[Parts and joints as JSON]
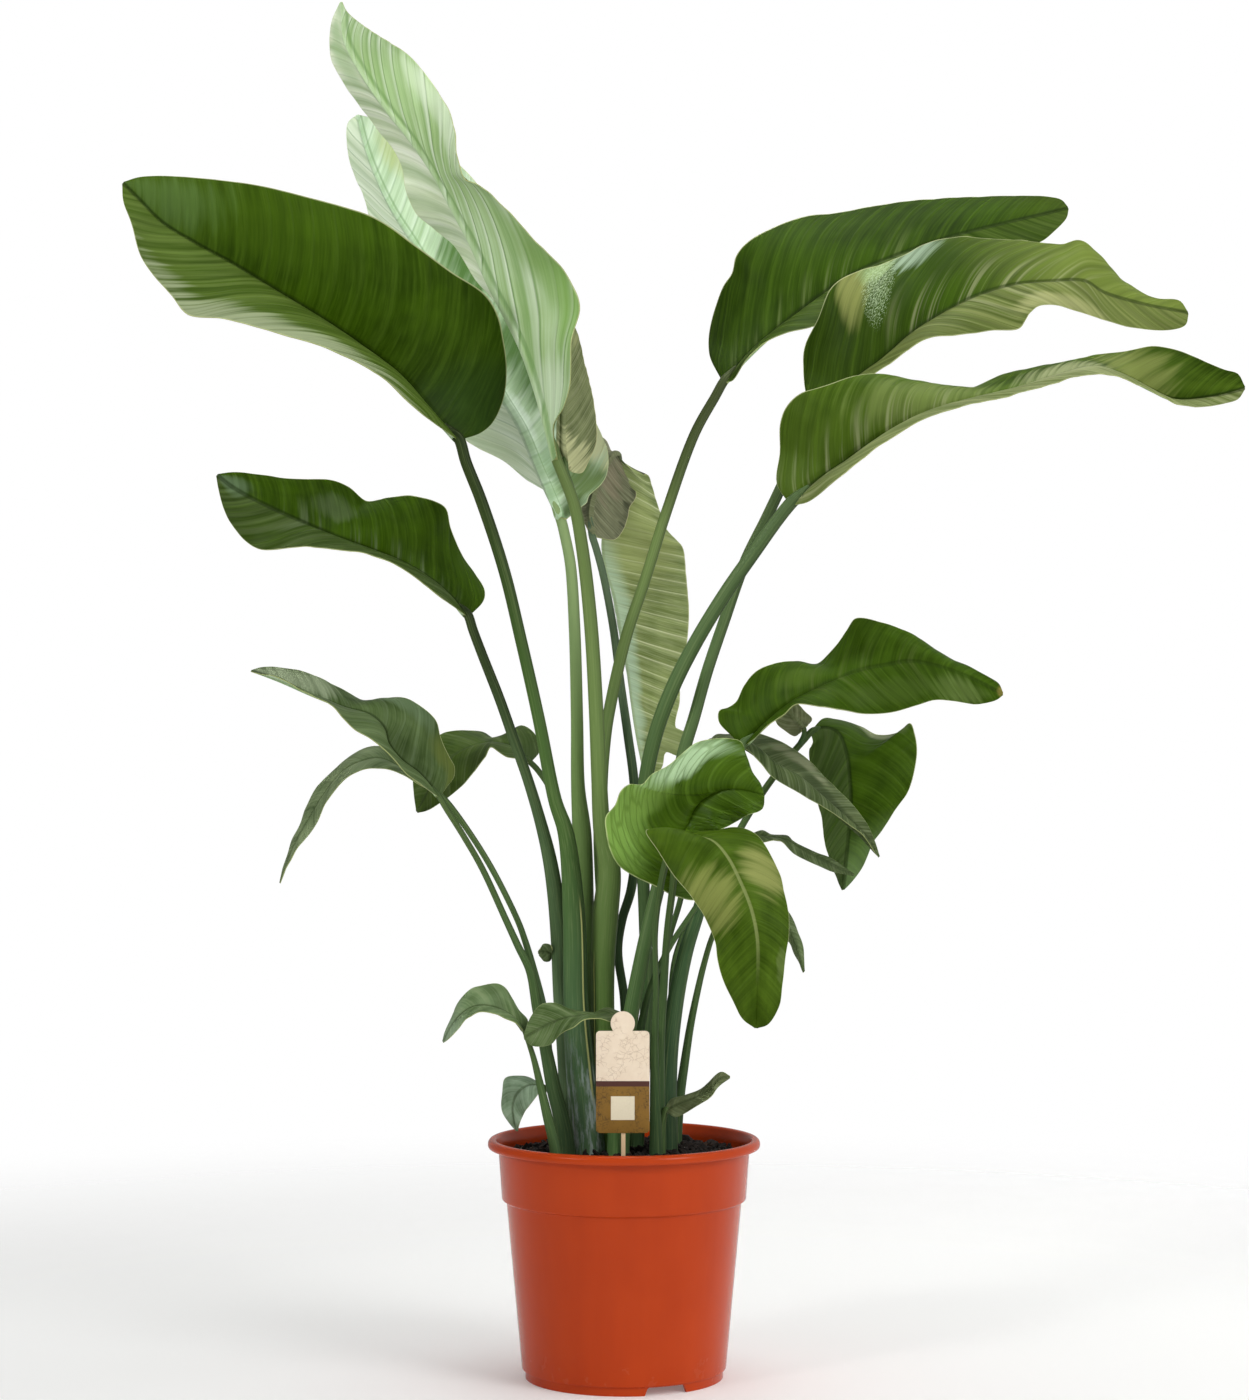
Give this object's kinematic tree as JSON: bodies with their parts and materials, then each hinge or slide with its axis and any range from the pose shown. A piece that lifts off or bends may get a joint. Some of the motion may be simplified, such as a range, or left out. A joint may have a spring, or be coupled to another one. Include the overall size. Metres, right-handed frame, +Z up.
{
  "type": "potted white bird of paradise plant",
  "caption": "Clump of long-stalked paddle-shaped leaves with veined, waved blades growing from soil in a round tapered nursery pot with a plant label.",
  "frame": {"origin": "on the pot's axis at the centre of the pot's underside, on the surface that the pot stands on", "axes": "+Z up along the pot's axis, +Y away from the viewer who faces the plant label, +X to the viewer's right"},
  "size_m": [1.0761, 0.457, 1.3595],
  "materials": {
    "pot_plastic": "satin",
    "soil": "matte",
    "label_card": "matte",
    "label_stick": "matte",
    "stalk": "satin",
    "leaf": "satin",
    "leaf_underside": "matte"
  },
  "bodies": {
    "root": {"pot": "pot_plastic", "soil": "soil", "label_card": "label_card", "label_stick": "label_stick", "shoot_tall": "stalk", "shoot_front": "stalk", "shoot_left": "stalk", "shoot_low": "stalk", "shoot_right": "stalk", "shoot_back": "stalk", "shoot_small": "stalk", "leaf_01": "leaf", "leaf_02": "leaf_underside", "leaf_03": "leaf_underside", "leaf_04": "leaf_underside", "leaf_05": "leaf_underside", "leaf_06": "leaf", "leaf_07": "leaf", "leaf_08": "leaf", "leaf_09": "leaf", "leaf_10": "leaf", "leaf_11": "leaf", "leaf_12": "leaf", "leaf_13": "leaf", "leaf_14": "leaf", "leaf_15": "leaf", "leaf_16": "leaf", "leaf_17": "leaf", "leaf_18": "leaf", "leaf_19": "leaf", "leaf_20": "leaf", "leaf_21": "leaf", "leaf_22": "leaf", "leaf_23": "leaf", "leaf_24": "leaf", "leaf_25": "leaf_underside"}
  },
  "joints": []
}
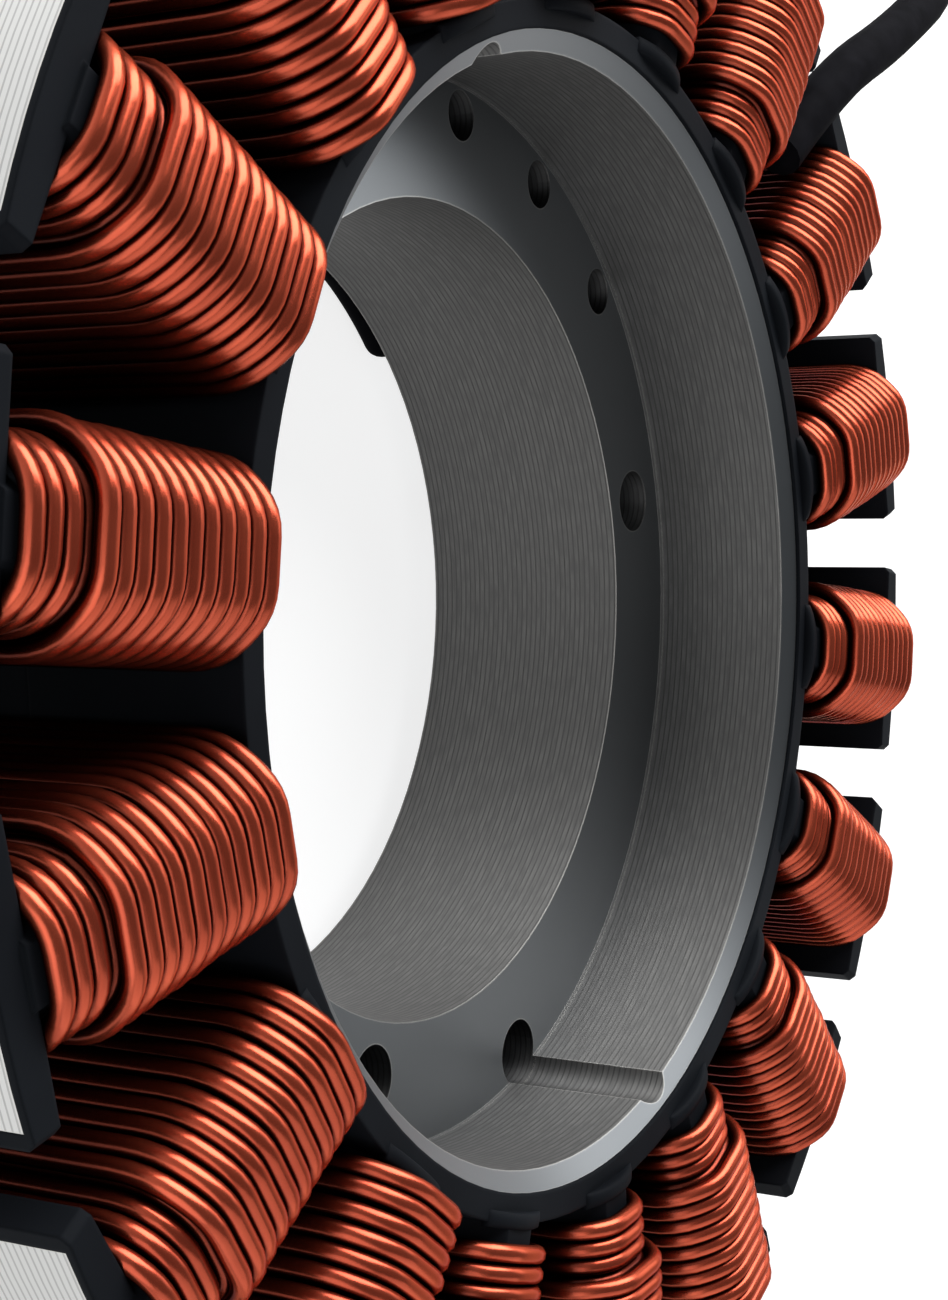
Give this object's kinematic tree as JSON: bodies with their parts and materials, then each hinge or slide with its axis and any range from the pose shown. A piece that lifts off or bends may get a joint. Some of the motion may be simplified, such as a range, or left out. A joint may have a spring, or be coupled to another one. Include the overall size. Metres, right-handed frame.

▶ REQUIREMENTS: Return all of the data precisely as it appears.

▶ EXERCISE RESPONSE:
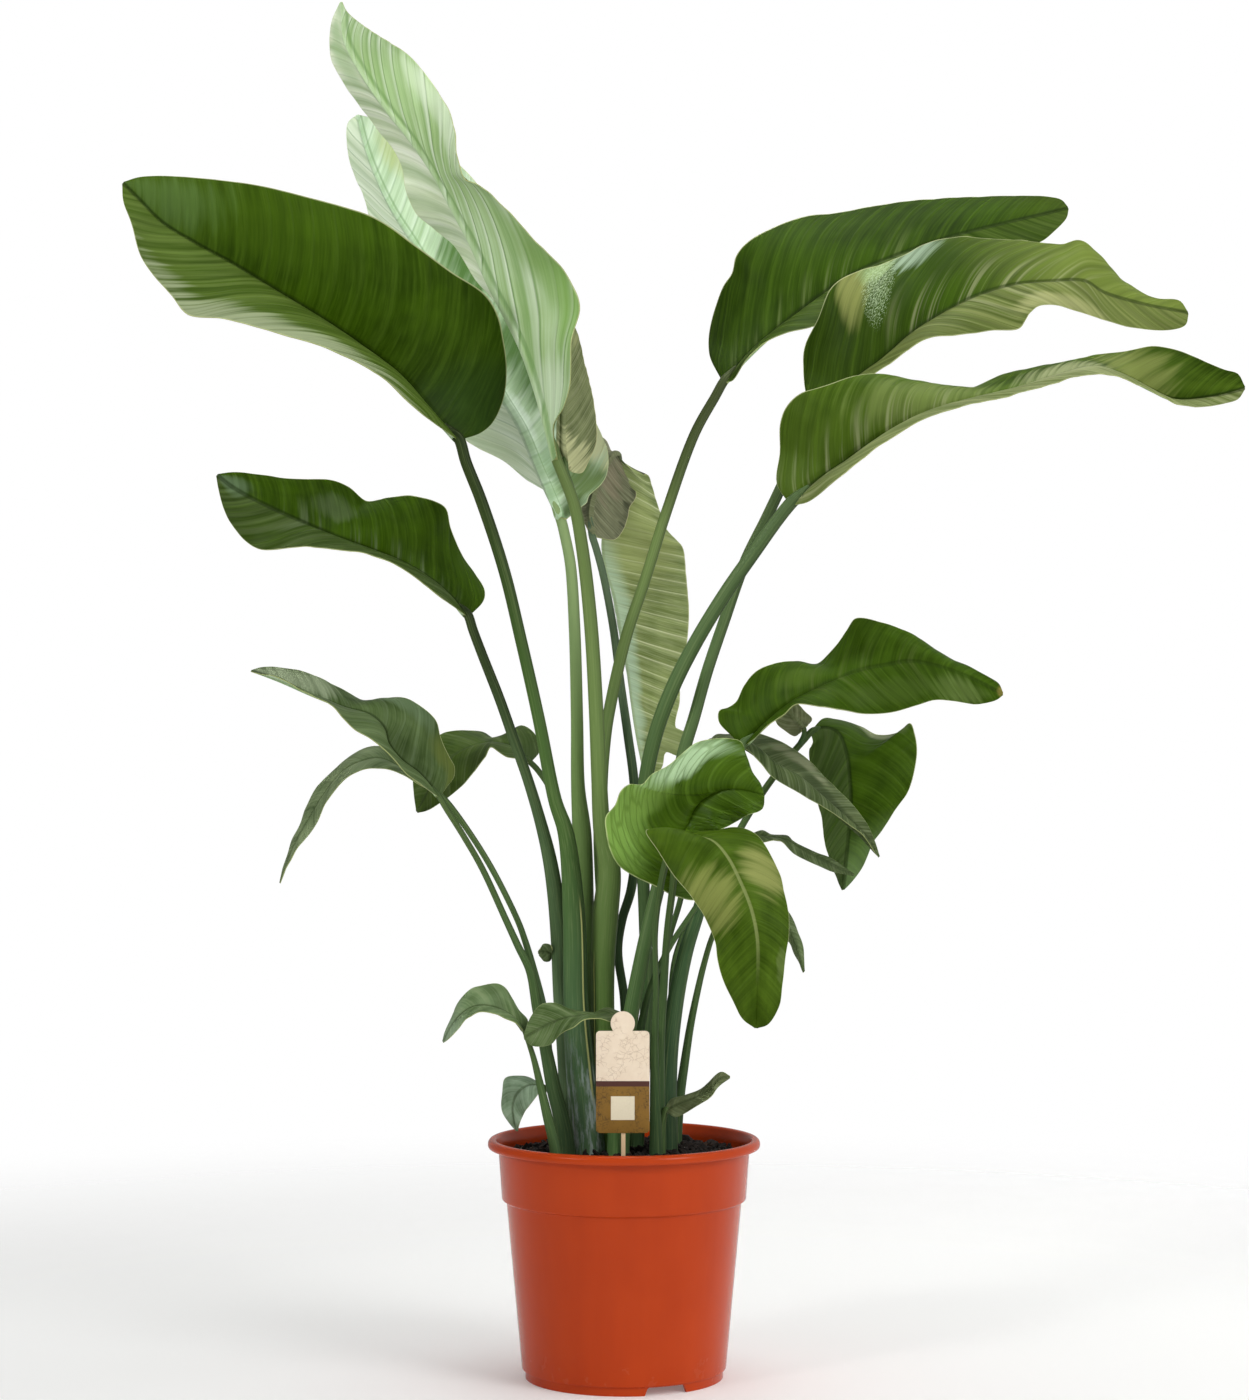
Give this object's kinematic tree as JSON: bodies with their parts and materials, then each hinge or slide with its axis and any range from the pose shown. A piece that lifts off or bends may get a joint. Some of the motion may be simplified, such as a range, or left out. A joint may have a spring, or be coupled to another one. Include the overall size. Metres, right-handed frame, +Z up.
{
  "type": "potted white bird of paradise plant",
  "caption": "Clump of long-stalked paddle-shaped leaves with veined, waved blades growing from soil in a round tapered nursery pot with a plant label.",
  "frame": {"origin": "on the pot's axis at the centre of the pot's underside, on the surface that the pot stands on", "axes": "+Z up along the pot's axis, +Y away from the viewer who faces the plant label, +X to the viewer's right"},
  "size_m": [1.0761, 0.457, 1.3595],
  "materials": {
    "pot_plastic": "satin",
    "soil": "matte",
    "label_card": "matte",
    "label_stick": "matte",
    "stalk": "satin",
    "leaf": "satin",
    "leaf_underside": "matte"
  },
  "bodies": {
    "root": {"pot": "pot_plastic", "soil": "soil", "label_card": "label_card", "label_stick": "label_stick", "shoot_tall": "stalk", "shoot_front": "stalk", "shoot_left": "stalk", "shoot_low": "stalk", "shoot_right": "stalk", "shoot_back": "stalk", "shoot_small": "stalk", "leaf_01": "leaf", "leaf_02": "leaf_underside", "leaf_03": "leaf_underside", "leaf_04": "leaf_underside", "leaf_05": "leaf_underside", "leaf_06": "leaf", "leaf_07": "leaf", "leaf_08": "leaf", "leaf_09": "leaf", "leaf_10": "leaf", "leaf_11": "leaf", "leaf_12": "leaf", "leaf_13": "leaf", "leaf_14": "leaf", "leaf_15": "leaf", "leaf_16": "leaf", "leaf_17": "leaf", "leaf_18": "leaf", "leaf_19": "leaf", "leaf_20": "leaf", "leaf_21": "leaf", "leaf_22": "leaf", "leaf_23": "leaf", "leaf_24": "leaf", "leaf_25": "leaf_underside"}
  },
  "joints": []
}
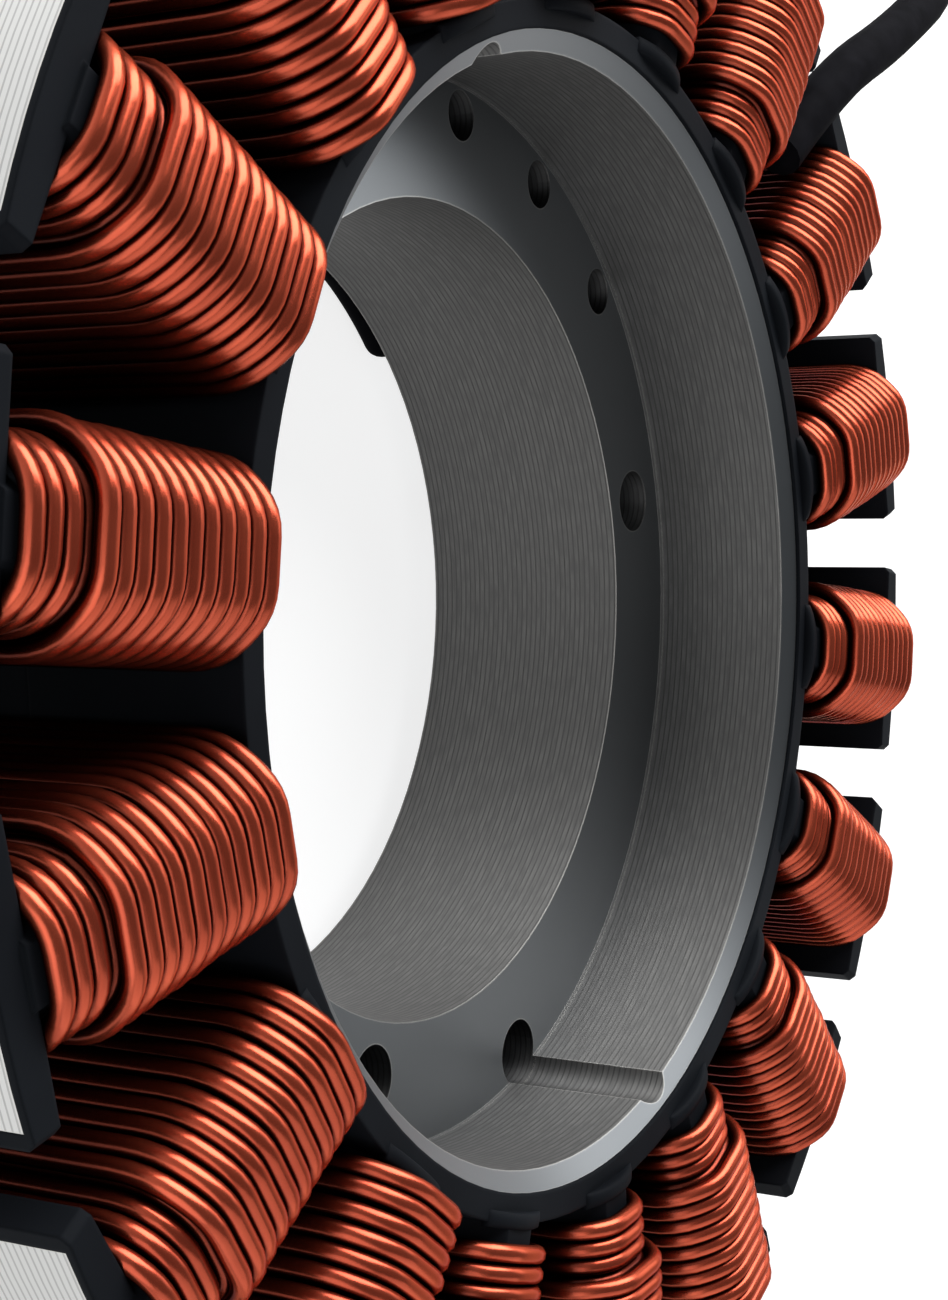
Give this object's kinematic tree as JSON: bodies with their parts and materials, then each hinge or slide with its axis and any range from the pose shown. A piece that lifts off or bends may get a joint. Some of the motion may be simplified, such as a range, or left out. A joint may have a spring, or be coupled to another one. Include the overall size. Metres, right-handed frame.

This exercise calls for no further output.